[Start of INFORMATION PROVIDED]
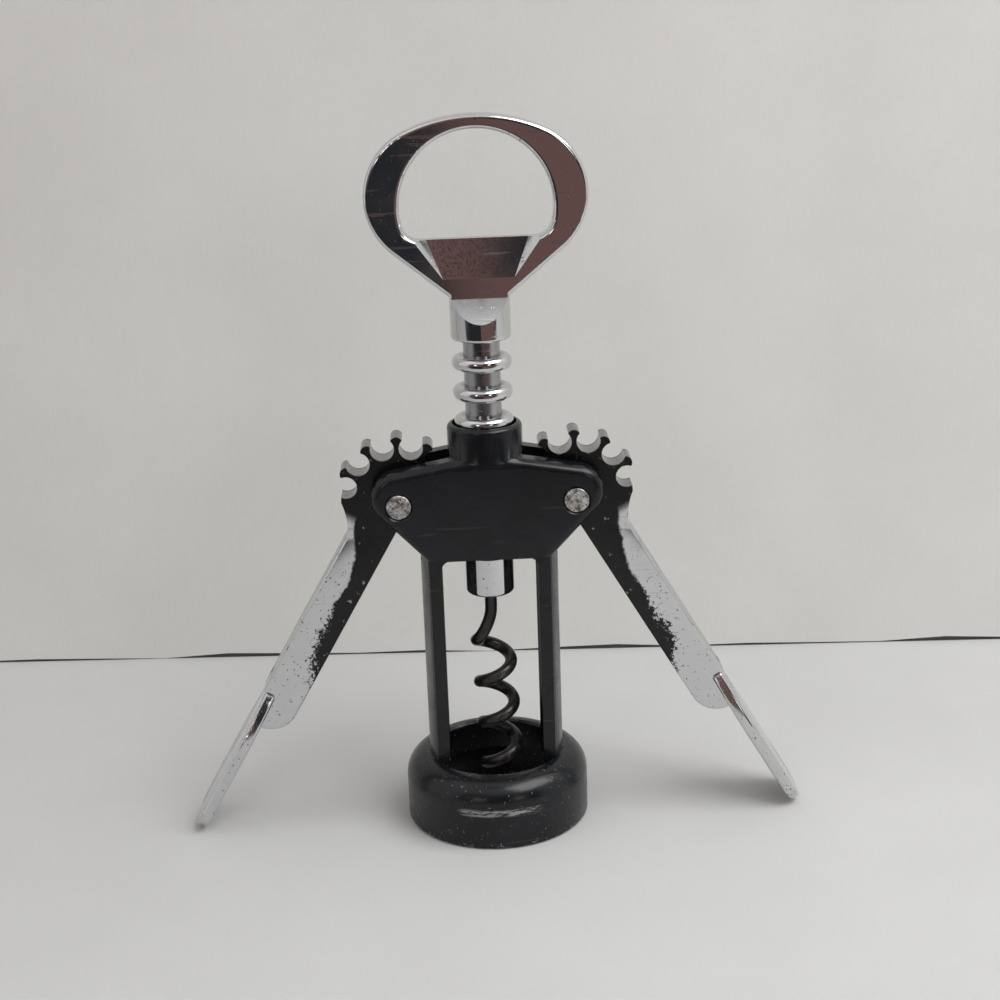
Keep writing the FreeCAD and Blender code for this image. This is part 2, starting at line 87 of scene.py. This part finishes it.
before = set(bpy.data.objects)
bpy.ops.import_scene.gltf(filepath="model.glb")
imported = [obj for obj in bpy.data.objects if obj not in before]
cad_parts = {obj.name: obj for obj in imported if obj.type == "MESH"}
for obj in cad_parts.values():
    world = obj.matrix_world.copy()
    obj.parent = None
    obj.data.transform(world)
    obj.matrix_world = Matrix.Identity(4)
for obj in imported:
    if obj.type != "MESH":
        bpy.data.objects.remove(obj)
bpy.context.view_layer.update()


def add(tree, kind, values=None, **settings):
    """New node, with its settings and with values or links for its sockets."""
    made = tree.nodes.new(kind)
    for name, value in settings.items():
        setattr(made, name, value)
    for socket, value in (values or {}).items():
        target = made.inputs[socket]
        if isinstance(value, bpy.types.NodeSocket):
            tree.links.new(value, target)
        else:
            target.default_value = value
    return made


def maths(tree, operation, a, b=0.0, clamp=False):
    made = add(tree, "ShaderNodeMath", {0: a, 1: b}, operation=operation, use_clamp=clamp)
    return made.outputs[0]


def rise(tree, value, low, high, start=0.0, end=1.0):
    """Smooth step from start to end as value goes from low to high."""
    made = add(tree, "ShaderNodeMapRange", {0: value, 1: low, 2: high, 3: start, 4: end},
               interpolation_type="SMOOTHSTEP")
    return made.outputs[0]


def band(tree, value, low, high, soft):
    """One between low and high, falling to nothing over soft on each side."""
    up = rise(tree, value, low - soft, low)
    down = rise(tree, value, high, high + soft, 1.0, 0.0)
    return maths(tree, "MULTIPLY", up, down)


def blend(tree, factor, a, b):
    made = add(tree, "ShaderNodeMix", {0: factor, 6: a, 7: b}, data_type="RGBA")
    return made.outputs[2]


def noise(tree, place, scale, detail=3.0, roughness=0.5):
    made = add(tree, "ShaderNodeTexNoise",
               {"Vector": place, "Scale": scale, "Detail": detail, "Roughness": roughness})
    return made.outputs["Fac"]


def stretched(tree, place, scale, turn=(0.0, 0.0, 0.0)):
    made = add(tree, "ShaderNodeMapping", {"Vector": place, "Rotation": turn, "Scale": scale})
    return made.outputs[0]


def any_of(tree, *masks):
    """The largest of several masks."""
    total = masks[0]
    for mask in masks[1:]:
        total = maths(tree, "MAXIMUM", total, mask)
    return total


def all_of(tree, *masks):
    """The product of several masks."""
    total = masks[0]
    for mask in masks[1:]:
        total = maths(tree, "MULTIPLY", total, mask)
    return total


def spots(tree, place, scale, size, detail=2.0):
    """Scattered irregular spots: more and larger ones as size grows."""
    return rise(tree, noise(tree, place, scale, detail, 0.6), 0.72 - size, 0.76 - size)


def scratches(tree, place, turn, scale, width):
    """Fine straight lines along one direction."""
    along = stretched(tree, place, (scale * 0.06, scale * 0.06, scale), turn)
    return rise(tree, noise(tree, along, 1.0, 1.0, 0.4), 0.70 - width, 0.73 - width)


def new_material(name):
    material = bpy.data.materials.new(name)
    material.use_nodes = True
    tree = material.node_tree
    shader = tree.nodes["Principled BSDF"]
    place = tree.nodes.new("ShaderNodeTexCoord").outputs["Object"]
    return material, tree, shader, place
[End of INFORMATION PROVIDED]
YOUR TASK: Everything from the first line through the line containing "bpy.data.objects.remove(obj)" should be quoted exactly, and nothing beyond it.

RESPONSE BELOW:
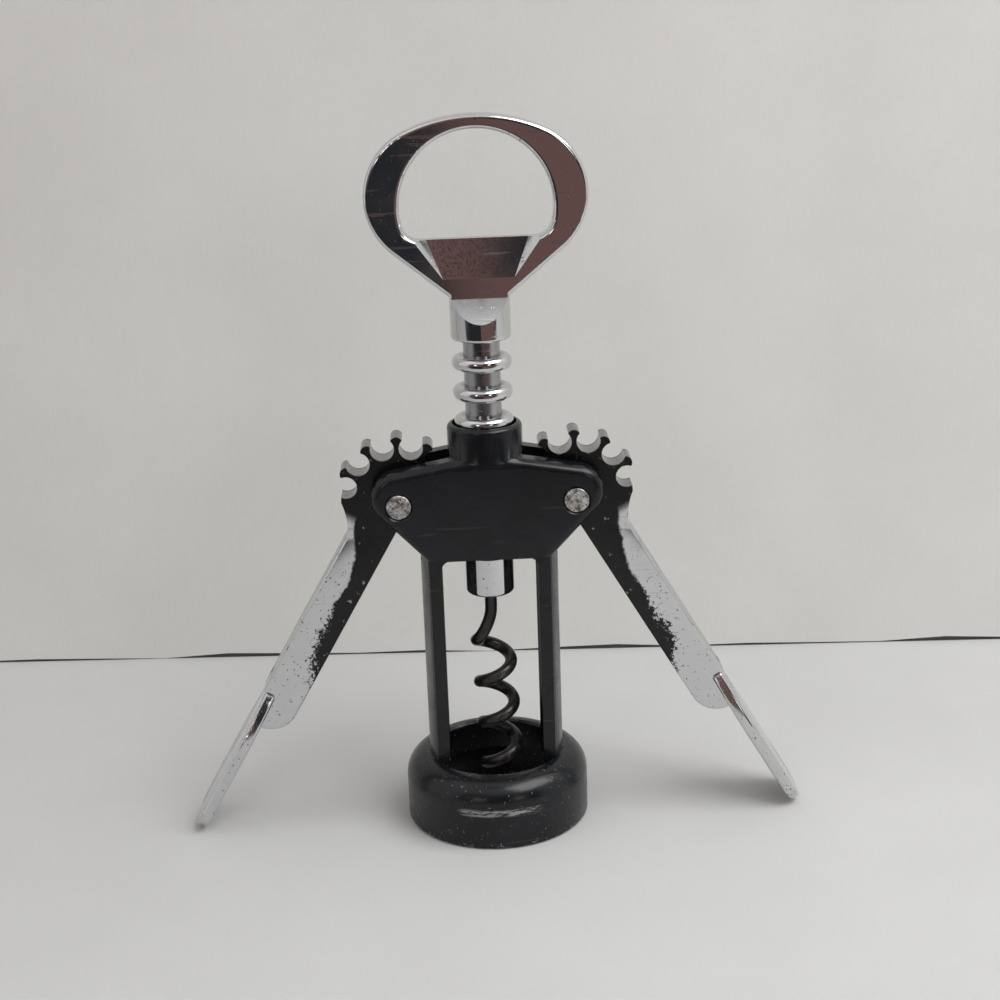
Keep writing the FreeCAD and Blender code for this image. This is part 2, starting at line 87 of scene.py. This part finishes it.
before = set(bpy.data.objects)
bpy.ops.import_scene.gltf(filepath="model.glb")
imported = [obj for obj in bpy.data.objects if obj not in before]
cad_parts = {obj.name: obj for obj in imported if obj.type == "MESH"}
for obj in cad_parts.values():
    world = obj.matrix_world.copy()
    obj.parent = None
    obj.data.transform(world)
    obj.matrix_world = Matrix.Identity(4)
for obj in imported:
    if obj.type != "MESH":
        bpy.data.objects.remove(obj)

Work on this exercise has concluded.